Soil Carbon Persistence in Forested Wetland Soils
A paradigm shift in soil science now recognizes that soil matrix interactions and mineral associations, not intrinsic compound properties, protect soil carbon from decomposition. Yet this framework has rarely been applied to wetland soils, leaving uncertain how much of their substantial carbon stocks is actually protected and persistent. I acquired funding from the U.S. Department of Energy to lead research showing that mineral-associated soil carbon is less abundant in Pacific Northwest forested wetlands compared to upland soils but, surprisingly, it has persisted for more than twice as long (Stewart et al., In Prep). I am also collaborating on a continental-scale assessment of the capacity of North American Spodosols to store mineral-associated organic carbon, which revealed that Pacific Northwest soils hold high potential for additional carbon sequestration (Spinola et al., 2026).
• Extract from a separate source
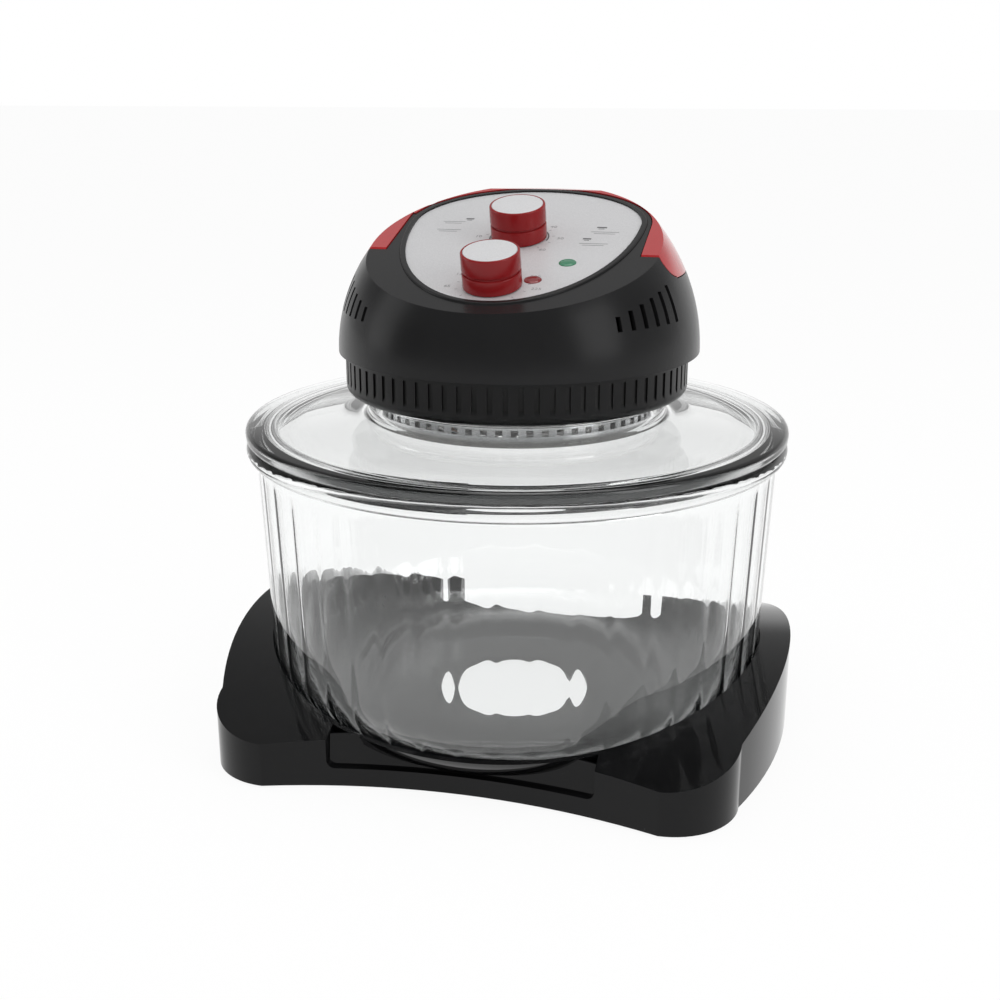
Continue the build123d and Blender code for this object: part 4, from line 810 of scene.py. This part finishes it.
# ---------------------------------------------------------------- knobs and lenses
def knob_outline():
    """Two tiers with a groove between them and a recess in the top, down to the shaft's bore."""
    low, groove, high, wide = KNOB_LOW, KNOB_GROOVE, KNOB_HIGH, KNOB_WIDE
    profile = [(KNOB_BORE, low), (wide - 0.5, low)] + arc((wide - 0.5, low + 0.5), 0.5, -60.0, 0.0, 3)
    profile += arc((wide - 0.7, groove - 1.3), 0.7, 0.0, 80.0, 4)
    profile += [(wide - 1.2, groove - 0.5), (wide - 1.25, groove), (wide - 1.2, groove + 0.5)]
    profile += arc((wide - 0.7, groove + 1.3), 0.7, -80.0, 0.0, 4)
    profile += arc((wide - 1.0, high - 1.0), 0.9, 0.0, 90.0, 6)
    profile += [(wide - 1.35, high - 0.2), (wide - 1.4, high - 0.5), (wide - 1.4, CAP_SEAT), (0.0, CAP_SEAT)]
    return profile + [(0.0, KNOB_BORE_TOP), (KNOB_BORE, KNOB_BORE_TOP)]


def cap_outline():
    """The silver disc that is let into a knob's top."""
    disc, low, high = KNOB_WIDE - 1.5, CAP_SEAT + CAP_GAP, KNOB_HIGH
    profile = [(0.0, low), (disc, low), (disc, high - 0.5)]
    profile += arc((disc - 0.4, high - 0.5), 0.4, 20.0, 90.0, 4)
    return profile + [(disc - 1.4, high - 0.05), (9.0, high + 0.02), (0.0, high + 0.05)]


def bored_solid(profile, place):
    """A knob's solid: the outline runs from the bore's mouth over the top and back down the bore."""
    bm = bmesh.new()
    corners = [bm.verts.new((r * MM, 0.0, z * MM)) for r, z in profile]
    for first, second in zip(corners, corners[1:] + corners[:1]):
        if max(first.co.x, second.co.x) > 0.0:
            bm.edges.new((first, second))
    turn_about_axis(bm, KNOB_STEPS)
    bmesh.ops.transform(bm, matrix=on_panel(*place), verts=bm.verts)
    return bm


def make_knob(name, body, place):
    """Two red tiers with a groove between them and a silver disc let into the top."""
    knob = as_piece(name + "_tiers", bored_solid(knob_outline(), place), KNOB_RED, body, 30.0)
    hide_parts(name + "_knob")
    disc = spun(cap_outline(), KNOB_STEPS, on_panel(*place))
    cap = as_piece(name + "_silver_cap", disc, SILVER_CAP, body, 30.0)
    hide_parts(name + "_knob_cap")


def make_lens(name, node, material, place):
    """Low domed lens with fine rings, its stem and the flange behind the panel."""
    profile = [(0.0, -4.6), (LENS_FLANGE, -4.6), (LENS_FLANGE, -3.1), (LENS_HOLE, -3.1), (LENS_HOLE, 0.25)]
    profile += [(4.7, 0.45), (4.2, 0.4), (3.7, 0.62), (3.2, 0.57), (2.6, 0.78), (2.1, 0.74)]
    profile += [(1.5, 0.92), (0.9, 0.9), (0.0, 1.0)]
    lens = as_piece(name, spun(profile, LENS_STEPS, on_panel(*place)), material, "lid", 25.0)
    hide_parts(node)


# ---------------------------------------------------------------- panel printing
def printed(name, bm, material):
    """A flat print that lies on the panel."""
    bmesh.ops.recalc_face_normals(bm, faces=bm.faces)
    piece = as_piece(name, bm, material, "lid")
    return piece


def add_bar(bm, u, v, length, width, turn=0.0):
    """A thin printed bar at a place on the panel."""
    place = on_panel(u, v, PRINT_LEVEL) @ Matrix.Rotation(turn, 4, "Z")
    size = Matrix.Diagonal((length * MM, width * MM, PRINT_THICKNESS * MM, 1.0))
    bmesh.ops.create_cube(bm, size=1.0, matrix=place @ size)


def add_number(bm, text, u, v, height):
    """A printed number, centred on its place."""
    curve = bpy.data.curves.new("number", "FONT")
    curve.body = text
    curve.size = height * MM
    curve.align_x, curve.align_y = "CENTER", "CENTER"
    curve.extrude = 0.5 * PRINT_THICKNESS * MM
    curve.resolution_u = 3
    holder = bpy.data.objects.new("number", curve)
    bpy.context.scene.collection.objects.link(holder)
    mesh = bpy.data.meshes.new_from_object(holder)
    mesh.transform(on_panel(u, v, PRINT_LEVEL))
    bm.from_mesh(mesh)
    bpy.data.objects.remove(holder)
    bpy.data.meshes.remove(mesh)


def add_arc_band(bm, u, v, radius, width, start, end, count):
    """A printed band that follows part of a circle."""
    for i in range(count):
        turn = math.radians(start + (end - start) * (i + 0.5) / count)
        step = math.radians(abs(end - start) / count) * radius * BAND_OVERLAP
        add_bar(bm, u + radius * math.cos(turn), v + radius * math.sin(turn), width, step, turn)


def add_scale(bm, knob, labels, radius, step, height):
    """Ticks round a knob, and its numbers clockwise from the lower left."""
    for i in range(SCALE_TICKS):
        turn = math.radians(SCALE_START - TICK_STEP * i)
        u = knob[0] + TICK_RADIUS * math.cos(turn)
        v = knob[1] + TICK_RADIUS * math.sin(turn)
        add_bar(bm, u, v, TICK_LENGTH, TICK_WIDTH, turn)
    for i, text in enumerate(labels):
        turn = math.radians(SCALE_START - step * i)
        add_number(bm, text, knob[0] + radius * math.cos(turn), knob[1] + radius * math.sin(turn), height)


def make_panel_print():
    """Scales round both knobs and small plain marks, with numbers only."""
    scale = bmesh.new()
    minutes = ("0", "10", "20", "30", "40", "50", "60")
    degrees = ("0", "65", "125", "150", "175", "200", "225", "250")
    add_scale(scale, TIMER_PLACE, minutes, radius=25.0, step=45.0, height=4.2)
    add_scale(scale, THERMOSTAT_PLACE, degrees, radius=25.5, step=38.5, height=4.0)
    printed("panel_scale_print", scale, PRINT_PALE)
    marks = bmesh.new()
    add_arc_band(marks, *TIMER_PLACE, radius=17.6, width=0.9, start=-12.0, end=192.0, count=48)
    for u, v, length in MARKS:
        add_bar(marks, u, v, length, MARK_WIDTH)
        add_bar(marks, u, v - TAIL_DROP, length * TAIL_SHARE, TAIL_WIDTH)
    printed("panel_mark_print", marks, PRINT_GREY)
    notes = bmesh.new()
    for u, v, length in NOTES:
        for row in range(2):
            add_bar(notes, u, v - LINE_DROP * row, length * (1.0 - LINE_SHORTER * row), LINE_WIDTH)
    printed("panel_note_print", notes, PRINT_PALE)


# ---------------------------------------------------------------- studio
# Brightness of the floor where it is seen, and of the room by direction
FLOOR_GLOW, FLOOR_GLOW_SHARE = 1.03, 0.9
ROOM_FRONT, ROOM_OVERHEAD, ROOM_SIDES = 0.28, 0.47, 0.5
ROOM_OVERHEAD_MIRRORED, ROOM_LIGHT = 0.85, 0.55

# Where the room dims: towards -Y, towards +Z and towards both sides, as parts of a unit direction
FRONT_RUN, OVERHEAD_RUN, SIDES_RUN = (-0.35, 0.1), (0.12, 0.34), (0.55, 0.9)

# Soft lamps: place, size across and up, power
LAMP_AIM = (0, 0, 0.2)
SOFT_LAMPS = {
    "lamp_over": ((0.1, -0.1, 1.6), (1.2, 1.0), 7.0),
    "lamp_right": ((1.5, -0.7, 0.9), (0.8, 1.2), 7.0),
    "lamp_left": ((-1.5, -0.2, 0.8), (0.6, 1.2), 3.0),
}


def make_floor():
    """A wide pale floor that keeps the oven's soft shadow."""
    bm = bmesh.new()
    bmesh.ops.create_grid(bm, x_segments=1, y_segments=1, size=20.0)
    mesh = bpy.data.meshes.new("studio_floor")
    bm.to_mesh(mesh)
    bm.free()
    floor = bpy.data.objects.new("studio_floor", mesh)
    bpy.context.scene.collection.objects.link(floor)
    material, tree, shader, out = start_material("pale_floor")
    shader.inputs["Base Color"].default_value = (0.8, 0.8, 0.8, 1)
    shader.inputs["Roughness"].default_value = 0.9
    shader.inputs["Specular IOR Level"].default_value = 0.1
    glow = add(tree, "ShaderNodeEmission", Strength=FLOOR_GLOW)
    mix = add(tree, "ShaderNodeMixShader")
    join(tree, calculate(tree, "MULTIPLY", seen_rays(tree), FLOOR_GLOW_SHARE), mix.inputs["Fac"])
    join(tree, shader.outputs[0], mix.inputs[1])
    join(tree, glow.outputs[0], mix.inputs[2])
    join(tree, mix.outputs[0], out.inputs["Surface"])
    mesh.materials.append(material)


def seen_rays(tree):
    """1 for camera, glossy and transmission rays."""
    path = add(tree, "ShaderNodeLightPath").outputs
    direct = calculate(tree, "MAXIMUM", path["Is Camera Ray"], path["Is Glossy Ray"])
    return calculate(tree, "MAXIMUM", direct, path["Is Transmission Ray"])


def room_brightness(tree):
    """White for the camera; in the glass and gloss the room is dimmer in front, overhead and aside."""
    place = add(tree, "ShaderNodeTexCoord")
    parts = add(tree, "ShaderNodeSeparateXYZ")
    join(tree, place.outputs["Generated"], parts.inputs[0])
    path = add(tree, "ShaderNodeLightPath").outputs
    front = run_between(tree, parts.outputs["Y"], *FRONT_RUN, ROOM_FRONT, 1.0)
    overhead = run_between(tree, parts.outputs["Z"], *OVERHEAD_RUN, 1.0, ROOM_OVERHEAD)
    first_mirror = calculate(tree, "LESS_THAN", path["Ray Depth"], 1.5)
    mirrored = calculate(tree, "MULTIPLY", first_mirror, ROOM_OVERHEAD_MIRRORED)
    above = calculate(tree, "MAXIMUM", overhead, mirrored)
    across = calculate(tree, "ABSOLUTE", parts.outputs["X"])
    sides = run_between(tree, across, *SIDES_RUN, 1.0, ROOM_SIDES)
    level = calculate(tree, "MULTIPLY", front, calculate(tree, "MULTIPLY", above, sides))
    return calculate(tree, "MAXIMUM", level, path["Is Camera Ray"])


def make_world():
    """The white studio round the oven, and the even light that it gives."""
    world = bpy.data.worlds.new("studio")
    bpy.context.scene.world = world
    world.use_nodes = True
    tree = world.node_tree
    tree.nodes.clear()
    out = tree.nodes.new("ShaderNodeOutputWorld")
    shown = add(tree, "ShaderNodeBackground", Color=(1, 1, 1, 1))
    join(tree, room_brightness(tree), shown.inputs["Strength"])
    light = add(tree, "ShaderNodeBackground", Color=(1, 1, 1, 1), Strength=ROOM_LIGHT)
    mix = add(tree, "ShaderNodeMixShader")
    join(tree, seen_rays(tree), mix.inputs["Fac"])
    join(tree, light.outputs[0], mix.inputs[1])
    join(tree, shown.outputs[0], mix.inputs[2])
    join(tree, mix.outputs[0], out.inputs["Surface"])


def soft_lamp(name, place, size, power):
    """A soft oblong lamp turned towards the oven."""
    data = bpy.data.lights.new(name, "AREA")
    data.shape = "RECTANGLE"
    data.size, data.size_y = size
    data.energy = power
    lamp = bpy.data.objects.new(name, data)
    bpy.context.scene.collection.objects.link(lamp)
    lamp.location = place
    lamp.rotation_euler = (Vector(LAMP_AIM) - Vector(place)).to_track_quat("-Z", "Y").to_euler()


def make_lamps():
    """One soft lamp above the oven and one on each side."""
    for name, (place, size, power) in SOFT_LAMPS.items():
        soft_lamp(name, place, size, power)


# ---------------------------------------------------------------- build it all
bpy.context.scene.view_settings.view_transform = "Standard"
set_camera()
finish_frame_nodes()
make_notch_web()
make_glass_bowl()
make_lid_glass()
make_skirt()
make_knob("timer", "timer_control", TIMER_PLACE)
make_knob("thermostat", "thermostat_control", THERMOSTAT_PLACE)
make_lens("green_ring_lens", "green_indicator_lens", GREEN_LENS, GREEN_PLACE)
make_lens("red_ring_lens", "red_indicator_lens", RED_LENS, RED_PLACE)
make_panel_print()
make_floor()
make_world()
make_lamps()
Soil Carbon in Southeast Alaska and the North Pacific Temperate Coastal Rainforest
In collaboration with the U.S. Forest Service Pacific Northwest Research Station, we expanded the mapping of wetland-to-upland SOC stocks in the Heen Latinee Experimental Forest (HLEF) within the North Pacific Coastal Temperate Rainforest (NPCTR). The NPCTR is one of the most carbon dense ecosystems on the planet with cool temperatures and high precipitation (Bidlack et al., 2021). Leveraging the WIP wetland probability metric (Halabisky et al., 2022) as a wetland-to-upland continuum and the SOC samples along it, we can potentially identify how MAOM and POM vary with this gradient.

Wetland Mapping & Ecosystem Functions at Cornell
As a Cornell Atkinson Postdoctoral Fellow, I am developing data analysis pipelines and workflows harnessing terabytes of fine-resolution remote sensing and LiDAR data with cloud-based processing platforms to improve wetland mapping using deep learning models in New York State. I also develop GIS processing pipelines for collecting local and regional scale wetland observations to use as training data for these models.
Beyond mapping, I am addressing the significant challenge of upscaling wetland functions from individual wetlands to watersheds and regions. Wetland greenhouse gas fluxes – especially methane – are known to vary by orders of magnitude across fine spatial scales. My research is actively developing models of wetland methane and its cross-scale drivers such as land use, hydrology, and plant diversity. I am also modeling the full wetland carbon balance by including carbon stocks and carbon burial in collaboration with the New York State Department of Environmental Conservation and Natural Heritage Program to inform state climate goals.